About 1 percent of U.S. adults, or 2 million people, are estimated to be pathological gamblers, the most severe form of the addiction, according to the National Council on Problem Gambling. As many as 6 million would be considered problem gamblers.
Cindy Imbus could have been another statistic. Nearly a decade ago, the East Dubuque, Ill., woman swallowed a bottle of sleeping pills, she said, to end her battle with compulsive gambling. In a 2001 article in the Dubuque Telegraph Herald, Imbus said she was revived in the emergency room but remained in a coma for a few days. She spent weeks relearning to walk and talk. Imbus told the newspaper that she gambled away tens of thousands of dollars at Dubuque's casinos and that her addiction drove her family into bankruptcy.
In Iowa, the proliferation of casinos has produced some reported pockets of increased problem gambling, although there was a slight decline in calls to the state's help line last year, said Mark Vander Linden, program manager for Iowa's Office of Problem Gambling Treatment and Prevention. An updated study on compulsive gambling is expected next spring. The last comprehensive report, issued in 1995, found the prevalence of problem gambling in Iowa was about 5.4 percent of those who gamble.
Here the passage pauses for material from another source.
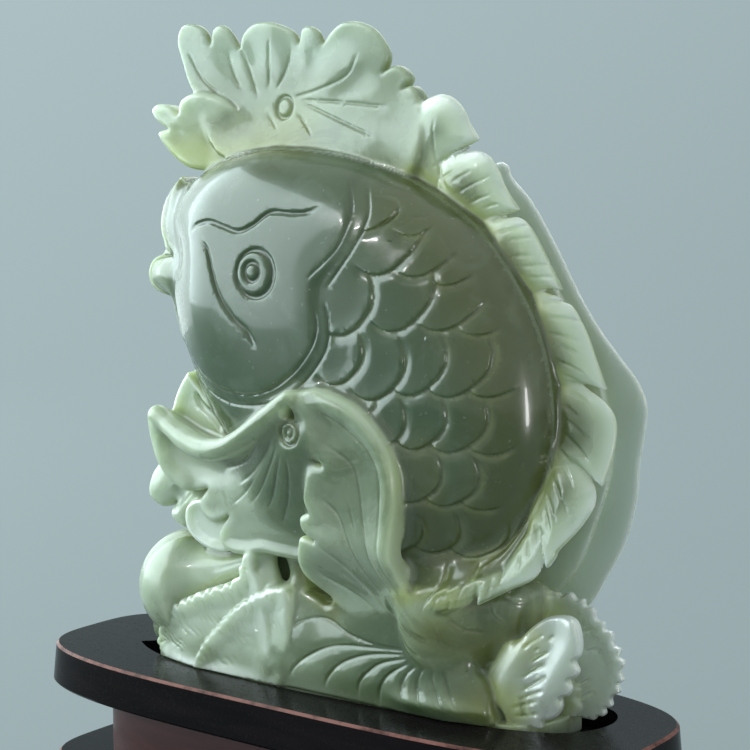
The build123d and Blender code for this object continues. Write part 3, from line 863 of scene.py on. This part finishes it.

Asked if casinos drive up the rate of problem gambling in host cities, Vander Linden said it depends on a community's capacity to absorb the casino.
"In a community looking exclusively to have the casino as a primary source of entertainment, they run a risk of having problem gambling," he said. "The more entertainment you have, the much better off you are."
Dickinson acknowledges that the convenience of the city's two casinos may have "ruined the lives of some individuals.
"But the net benefits override the small negatives," he said. "Those who oppose it and say it will change the makeup of community with organized crime, prostitution, Skid Row in proximity, that has not happened."